2016年にFOXニュースで起きたセクハラスキャンダルを映画化した映画『スキャンダル』。シャーリーズ・セロン、ニコール・キッドマン、マーゴット・ロビーというハリウッドを代表する美人女優3人の共演でも話題になっていますが、ニコール演じるグレッチェン・カールソン、シャーリーズ演じるメーガン・ケリーは、実在したFOXニュースの看板キャスターだった人物。今はどうしているのか気になります。
映画『スキャンダル』の元となった騒動とは?
2016年7月6日、FOXニュースをクビにされたグレッチェンがFOXニュースのCEOだったロジャー・エイルズを告発したことで発覚したスキャンダル。
グレッチェンは2002〜2013年までFOXの朝の番組『FOX & Friends』のホストとして活躍したのち、2013〜2016年まで昼の番組『The Real Story』のアンカーを務めたものの、2016年6月に契約が更新されずクビに。
『Refinery 29』によると、グレッチェンは、エイルズが、後ろからでも彼女を見ることができるように振り向くように言い、放送ではセクシーな服を着るよう強く言われ、さらに彼と寝る必要があると言われたと主張。それらを拒んだためにクビにされたと訴えました。そして他のFOXニュースの社員たちもエイルズから同様の扱いを受けたことを告白。そのうち数人はグレッチェンが『Fox & Friends』から追放されてから、グレッチェンが訴訟を起こすことを期待していたと語ったとか。

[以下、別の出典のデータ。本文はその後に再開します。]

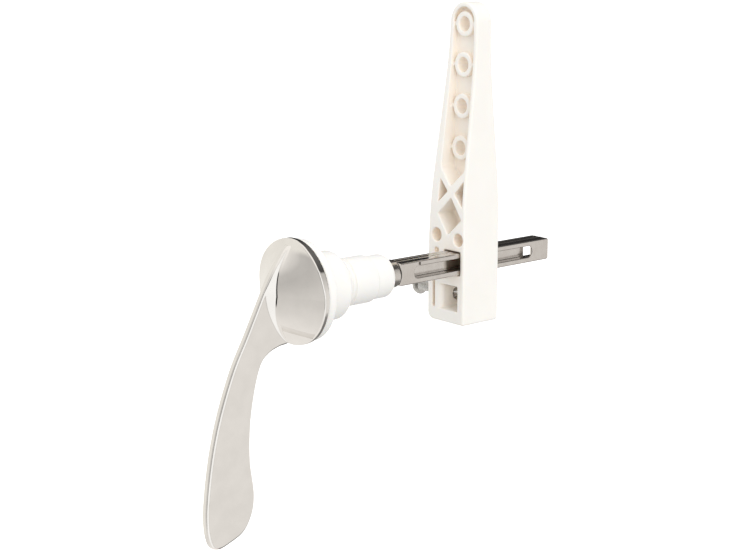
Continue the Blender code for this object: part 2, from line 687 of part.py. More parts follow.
def hub_cutters(cutters):
    """Everything that is cut out of the hub."""
    front = ARM_MID_Y - HUB_HALF_DEPTH - OVERCUT
    back = ARM_MID_Y + HUB_HALF_DEPTH + OVERCUT
    half_hole = HUB_HOLE_SIZE / 2
    shapes = [box("spindle_hole", (-half_hole, front, -half_hole), (half_hole, back, half_hole), cutters)]
    shapes.append(box("clamp_pocket", (CLAMP_POCKET_X[0], front, CLAMP_POCKET_Z[0]),
                      (CLAMP_POCKET_X[1], back, CLAMP_POCKET_Z[1]), cutters))
    for side_name, mouth_y, floor_y in (("front", front, ARM_MID_Y - CORE_FLOOR),
                                        ("back", back, ARM_MID_Y + CORE_FLOOR)):
        for name, (x, z, radius) in HUB_CORES.items():
            shapes.append(rod(name + "_" + side_name, (x, mouth_y, z), (x, floor_y, z), radius,
                              cutters, segments=28))
        low_y = min(mouth_y, floor_y)
        high_y = max(mouth_y, floor_y)
        shapes.append(box("hub_slit_" + side_name, (SLIT_X[0], low_y, SLIT_Z[0]),
                          (SLIT_X[1], high_y, SLIT_Z[1]), cutters))
    shapes.append(rod("screw_hole", (ARM_LEFT_X - OVERCUT, ARM_MID_Y, SCREW_Z),
                      (SCREW_HOLE_END_X, ARM_MID_Y, SCREW_Z), SCREW_RADIUS + CLEARANCE, cutters, segments=32))
    return shapes


# ------------------------------------------------------------------ clamp screw
def make_clamp_screw(collection, cutters, material):
    """Pan-head screw across the hub, below the spindle, shown wound out."""
    under_head_x = SCREW_TIP_X - SCREW_LENGTH
    tip = 0.7 * MM
    dome = 0.9 * MM
    profile = [(0.0, SCREW_LENGTH), (SCREW_RADIUS - tip, SCREW_LENGTH), (SCREW_RADIUS, SCREW_LENGTH - tip),
               (SCREW_RADIUS, 0.0), (SCREW_HEAD_RADIUS, 0.0), (SCREW_HEAD_RADIUS, dome - SCREW_HEAD_HEIGHT),
               (SCREW_HEAD_RADIUS - dome, -SCREW_HEAD_HEIGHT), (0.0, -SCREW_HEAD_HEIGHT)]
    screw = to_mesh_object(turned("clamp_screw", profile, collection, segments=32), material)
    recess_half = 0.55 * MM
    recess_reach = 2.3 * MM
    recess_depth = 1.7 * MM
    for name, half_u, half_v in (("recess_a", recess_reach, recess_half),
                                 ("recess_b", recess_half, recess_reach)):
        low = (-half_u, -SCREW_HEAD_HEIGHT - OVERCUT, -half_v)
        high = (half_u, recess_depth - SCREW_HEAD_HEIGHT, half_v)
        cut(screw, box(name, low, high, cutters))
    screw = to_mesh_object(screw, material)
    # The screw is turned along +Y and then laid along +X at its place in the hub.
    screw.location = (under_head_x, ARM_MID_Y, SCREW_Z)
    screw.rotation_euler = (0.0, 0.0, -math.pi / 2)
    return screw


def main():
    clear_scene()
    parts = make_collection("cistern_flush_lever")
    cutters = make_collection("cutters")

    chrome = make_material("chrome_plate", (0.78, 0.76, 0.74), 0.08, 1.0)
    nickel = make_material("nickel_plated_steel", (0.55, 0.53, 0.51), 0.25, 1.0)
    zinc = make_material("zinc_plated_steel", (0.62, 0.62, 0.60), 0.3, 1.0)
    white = make_material("white_acetal", (0.91, 0.91, 0.87), 0.35)
    cream = make_material("cream_plastic", (0.87, 0.82, 0.75), 0.45)
    soft = make_material("soft_washer", (0.80, 0.80, 0.78), 0.8)

    pieces = [
        make_lever_handle(parts, cutters, chrome),
        make_turning_shank(parts, cutters, nickel),
        make_cross_pin(parts, zinc),
        make_thrust_washer(parts, white),
        make_bush(parts, white),
        make_sealing_washer(parts, soft),
        make_backnut(parts, white),
        make_end_collar(parts, white),
        make_clip_washer(parts, white),
        make_retaining_clip(parts, zinc),
        make_spindle(parts, cutters, nickel),
        make_lift_arm(parts, cutters, cream),
        make_clamp_screw(parts, cutters, zinc),
    ]
    for piece in pieces:
        smooth_shade(piece)


main()
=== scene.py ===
"""Looks of the cistern flush lever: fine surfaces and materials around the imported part.

Metres, in the part's frame: the turning axis is Y, the wall seat lies in Y = 0.
Moulded and cast pieces are surfaces of signed distance fields, negative inside.
"""

import math

import bpy
import numpy as np
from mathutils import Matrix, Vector


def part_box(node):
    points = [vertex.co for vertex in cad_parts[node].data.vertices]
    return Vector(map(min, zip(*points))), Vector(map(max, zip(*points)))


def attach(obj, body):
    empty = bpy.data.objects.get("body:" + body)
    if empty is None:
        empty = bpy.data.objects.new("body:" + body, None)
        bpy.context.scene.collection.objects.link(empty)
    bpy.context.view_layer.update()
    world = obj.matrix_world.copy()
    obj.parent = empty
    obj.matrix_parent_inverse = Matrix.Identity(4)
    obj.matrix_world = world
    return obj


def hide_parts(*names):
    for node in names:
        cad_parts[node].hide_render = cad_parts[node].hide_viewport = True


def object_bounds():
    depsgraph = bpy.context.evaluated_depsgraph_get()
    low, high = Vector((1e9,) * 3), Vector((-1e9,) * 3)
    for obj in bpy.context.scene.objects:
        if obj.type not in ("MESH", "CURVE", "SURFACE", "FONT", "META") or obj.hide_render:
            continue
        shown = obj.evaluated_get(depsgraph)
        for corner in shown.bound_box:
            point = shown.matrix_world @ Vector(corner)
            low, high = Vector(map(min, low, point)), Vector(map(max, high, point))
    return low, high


MM = 0.001

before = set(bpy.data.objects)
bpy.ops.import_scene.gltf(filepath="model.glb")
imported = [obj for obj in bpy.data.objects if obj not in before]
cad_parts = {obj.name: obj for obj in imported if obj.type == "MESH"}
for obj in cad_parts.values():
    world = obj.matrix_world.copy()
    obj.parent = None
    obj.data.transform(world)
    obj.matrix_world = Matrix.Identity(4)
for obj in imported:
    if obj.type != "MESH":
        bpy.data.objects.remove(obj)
cad_low, cad_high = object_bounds()
part_centre = (Vector(cad_low) + Vector(cad_high)) / 2

# ------------------------ sizes, read off the frame
handle_low, handle_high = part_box("lever_handle")
bush_low, bush_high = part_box("bush")
nut_low, nut_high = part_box("backnut")
collar_low, collar_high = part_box("end_collar")
shank_low, shank_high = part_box("turning_shank")
spindle_low, spindle_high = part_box("spindle")
arm_low, arm_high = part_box("lift_arm")
screw_low, screw_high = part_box("clamp_screw")
washer_low, washer_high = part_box("sealing_washer")

GAP = 0.3 * MM                      # between neighbouring pieces
NUT_BORE = 9.4 * MM                 # of the backnut and the sealing washer
BUSH_BORE = 5.8 * MM                # of the bush and the end collar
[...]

7月19日に、メーガン・ケリーが10年前にエイルズからセクハラを受けたことを調査員に明かし、エイルズは疑惑を否定しながらも、7月21日にCEOを辞任しました(2017年5月18日に77歳で死去)。グレッチェンはエイルズが辞任したことを受け、FOXニュースの親会社20世紀FOXと和解。和解金は2000万ドル以上と言われています。
その後のグレッチェンは?
FOXニュースでのセクハラ騒動は、映画『スキャンダル』だけでなく、テレビドラマ『The Loudest Voice(原題)』でも映像化されており、グレッチェンは映画ではニコール・キッドマン、テレビドラマではナオミ・ワッツが演じています。

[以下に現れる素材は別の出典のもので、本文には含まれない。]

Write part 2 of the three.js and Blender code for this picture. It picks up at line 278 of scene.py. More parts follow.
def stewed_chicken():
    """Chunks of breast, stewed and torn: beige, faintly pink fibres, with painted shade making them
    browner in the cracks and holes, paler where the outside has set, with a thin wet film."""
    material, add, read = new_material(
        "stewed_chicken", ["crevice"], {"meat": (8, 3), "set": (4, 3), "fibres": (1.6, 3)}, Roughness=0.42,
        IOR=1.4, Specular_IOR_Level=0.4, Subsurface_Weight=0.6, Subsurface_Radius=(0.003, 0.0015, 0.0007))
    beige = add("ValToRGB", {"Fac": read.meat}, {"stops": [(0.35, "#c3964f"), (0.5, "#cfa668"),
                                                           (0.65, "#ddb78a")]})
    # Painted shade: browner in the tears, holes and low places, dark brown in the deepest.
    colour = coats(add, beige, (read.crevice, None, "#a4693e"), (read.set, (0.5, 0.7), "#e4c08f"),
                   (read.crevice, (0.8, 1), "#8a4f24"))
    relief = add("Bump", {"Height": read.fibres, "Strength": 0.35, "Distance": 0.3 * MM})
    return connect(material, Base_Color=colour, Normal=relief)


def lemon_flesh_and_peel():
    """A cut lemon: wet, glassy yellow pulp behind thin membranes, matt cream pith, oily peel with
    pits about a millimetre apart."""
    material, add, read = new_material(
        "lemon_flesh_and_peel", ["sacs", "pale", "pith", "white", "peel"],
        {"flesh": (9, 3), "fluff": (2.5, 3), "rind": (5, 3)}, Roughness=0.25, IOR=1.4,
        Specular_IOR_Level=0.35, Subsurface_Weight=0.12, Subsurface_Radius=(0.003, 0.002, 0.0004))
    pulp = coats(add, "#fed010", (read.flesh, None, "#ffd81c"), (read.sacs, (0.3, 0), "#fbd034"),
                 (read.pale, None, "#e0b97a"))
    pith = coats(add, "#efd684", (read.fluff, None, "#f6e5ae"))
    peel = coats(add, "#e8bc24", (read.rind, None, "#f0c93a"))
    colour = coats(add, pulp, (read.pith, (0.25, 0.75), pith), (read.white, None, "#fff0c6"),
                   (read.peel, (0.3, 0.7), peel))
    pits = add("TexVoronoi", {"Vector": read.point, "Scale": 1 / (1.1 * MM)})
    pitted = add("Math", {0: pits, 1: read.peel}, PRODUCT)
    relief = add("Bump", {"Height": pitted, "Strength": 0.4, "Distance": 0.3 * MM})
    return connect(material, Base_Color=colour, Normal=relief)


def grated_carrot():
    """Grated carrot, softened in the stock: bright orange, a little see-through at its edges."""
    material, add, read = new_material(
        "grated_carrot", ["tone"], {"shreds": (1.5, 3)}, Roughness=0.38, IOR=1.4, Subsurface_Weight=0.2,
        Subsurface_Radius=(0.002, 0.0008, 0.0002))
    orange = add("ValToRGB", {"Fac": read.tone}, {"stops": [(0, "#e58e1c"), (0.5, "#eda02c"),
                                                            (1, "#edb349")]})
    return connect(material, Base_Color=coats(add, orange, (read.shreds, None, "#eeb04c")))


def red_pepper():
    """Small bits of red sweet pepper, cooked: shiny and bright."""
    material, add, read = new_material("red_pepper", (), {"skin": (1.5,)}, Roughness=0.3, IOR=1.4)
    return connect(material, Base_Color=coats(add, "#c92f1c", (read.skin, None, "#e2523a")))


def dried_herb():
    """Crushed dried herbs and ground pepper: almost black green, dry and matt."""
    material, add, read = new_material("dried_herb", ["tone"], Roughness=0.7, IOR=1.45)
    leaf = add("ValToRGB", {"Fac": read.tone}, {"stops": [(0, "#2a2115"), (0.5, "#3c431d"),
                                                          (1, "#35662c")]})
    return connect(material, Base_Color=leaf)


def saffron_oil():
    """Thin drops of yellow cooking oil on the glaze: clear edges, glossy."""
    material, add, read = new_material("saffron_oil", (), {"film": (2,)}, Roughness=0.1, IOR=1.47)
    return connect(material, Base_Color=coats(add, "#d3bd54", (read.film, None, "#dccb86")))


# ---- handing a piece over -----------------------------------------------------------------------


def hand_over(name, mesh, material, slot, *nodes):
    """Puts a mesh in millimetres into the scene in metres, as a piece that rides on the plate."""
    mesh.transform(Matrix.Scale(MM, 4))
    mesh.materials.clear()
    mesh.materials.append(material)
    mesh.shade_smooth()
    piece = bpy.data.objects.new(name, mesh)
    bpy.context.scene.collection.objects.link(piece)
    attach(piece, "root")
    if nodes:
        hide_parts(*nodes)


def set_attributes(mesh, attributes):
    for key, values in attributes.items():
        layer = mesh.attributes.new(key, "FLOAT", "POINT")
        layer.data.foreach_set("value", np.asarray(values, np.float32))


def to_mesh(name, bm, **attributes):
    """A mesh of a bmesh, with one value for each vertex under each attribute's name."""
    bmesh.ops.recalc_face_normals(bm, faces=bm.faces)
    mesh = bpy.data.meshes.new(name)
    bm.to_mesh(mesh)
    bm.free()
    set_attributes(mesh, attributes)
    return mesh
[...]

20世紀FOXとの和解における秘密保持契約により、過去の詳細について話すことは禁じられているグレッチェン。訴えた当初は、これでキャリアは終わりで、何年も家に籠もって泣いていることになると思ったと『LA Times』に語っています。しかし、実際は多くの女性たちが進み出て、エイルズは辞任することに。そしてグレッチェンは2017年に『Be Fierce:Stop Harassment and Take Your Power Back(原題)』という著書を出版。
さらに、2019年にはテレビ業界にも復帰。『Deadline』によると、2019年にA+EOriginalsとドキュメンタリー番組製作の契約を結んだグレッチェンは3部構成のドキュメンタリーシリーズを製作。司会を務め、そのうちのひとつでは職場でのセクハラや虐待に関するまだ語られていない物語を取り上げたそう。

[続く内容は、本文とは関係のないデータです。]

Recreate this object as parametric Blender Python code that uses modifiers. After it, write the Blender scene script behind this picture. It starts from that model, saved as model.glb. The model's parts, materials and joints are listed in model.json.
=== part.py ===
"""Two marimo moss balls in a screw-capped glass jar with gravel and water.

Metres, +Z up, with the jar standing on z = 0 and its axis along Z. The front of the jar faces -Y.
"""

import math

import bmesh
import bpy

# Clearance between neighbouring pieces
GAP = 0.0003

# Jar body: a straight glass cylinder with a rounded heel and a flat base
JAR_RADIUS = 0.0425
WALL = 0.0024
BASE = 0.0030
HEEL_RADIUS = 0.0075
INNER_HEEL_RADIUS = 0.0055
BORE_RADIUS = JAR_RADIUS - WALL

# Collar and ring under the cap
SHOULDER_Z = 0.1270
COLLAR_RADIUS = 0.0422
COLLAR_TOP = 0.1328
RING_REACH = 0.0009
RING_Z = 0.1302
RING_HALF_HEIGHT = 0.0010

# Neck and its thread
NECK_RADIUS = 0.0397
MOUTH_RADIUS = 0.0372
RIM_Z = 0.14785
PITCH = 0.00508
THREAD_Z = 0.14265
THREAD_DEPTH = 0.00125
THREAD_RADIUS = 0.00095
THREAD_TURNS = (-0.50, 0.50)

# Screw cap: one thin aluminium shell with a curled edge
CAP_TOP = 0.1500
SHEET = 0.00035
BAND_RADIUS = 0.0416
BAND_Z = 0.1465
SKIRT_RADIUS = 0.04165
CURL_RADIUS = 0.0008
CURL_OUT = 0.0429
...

そんなグレッチェンは「3年前に提訴して以来、勇敢な女性たちが彼女たちの物語を語り、声を上げられない人に声をかけることが私の情熱になりました」と語っており、新たにBlumhouse Televisionがプロデュースするインタビューシリーズに出演する契約を締結。このシリーズは毎回スペシャルゲストをフィーチャーし、#MeTooムーブメントを含む時事問題や物議を醸す問題についてディスカッションを行う内容で、現在、製作中なのだとか。
映像メディアはとてもパワフル
映画『スキャンダル』、ドラマ『The Loudest Voice』への参加は秘密保持条約により禁止されているグレッチェンですが、自分が何も発言できないなかで映像化されることについてどう思っているのかは気になるところ。ドラマ『The Loudest Voice』に関しては、かつてFOXニュースで働いていた数人と話したそうで、そのなかには「PTSDで『The Loudest Voice』のエピソード1は見られなかった」と語った人もいたとか。しかし、グレッチェン自身は「見たわ。何かが私を辛抱させたのね」と、ドラマを見たとキッパリ。
「これらのプロジェクトは素晴らしいと思う。この問題を大きな議論にし続けているから。過去数年間、私について数多くの記事がありましたが、テレビで演じられるのを見た人々は“オー・マイ・ゴッド”となります。映像メディアはまだパワフルです。特にこの問題に関しては。なぜならまだ多くの作り話や誤解があるからです」と語っています。
映画『スキャンダル』は2月21日に日本公開。グレッチェンの告発から始まったスキャンダルが、どのように描かれているのか楽しみです。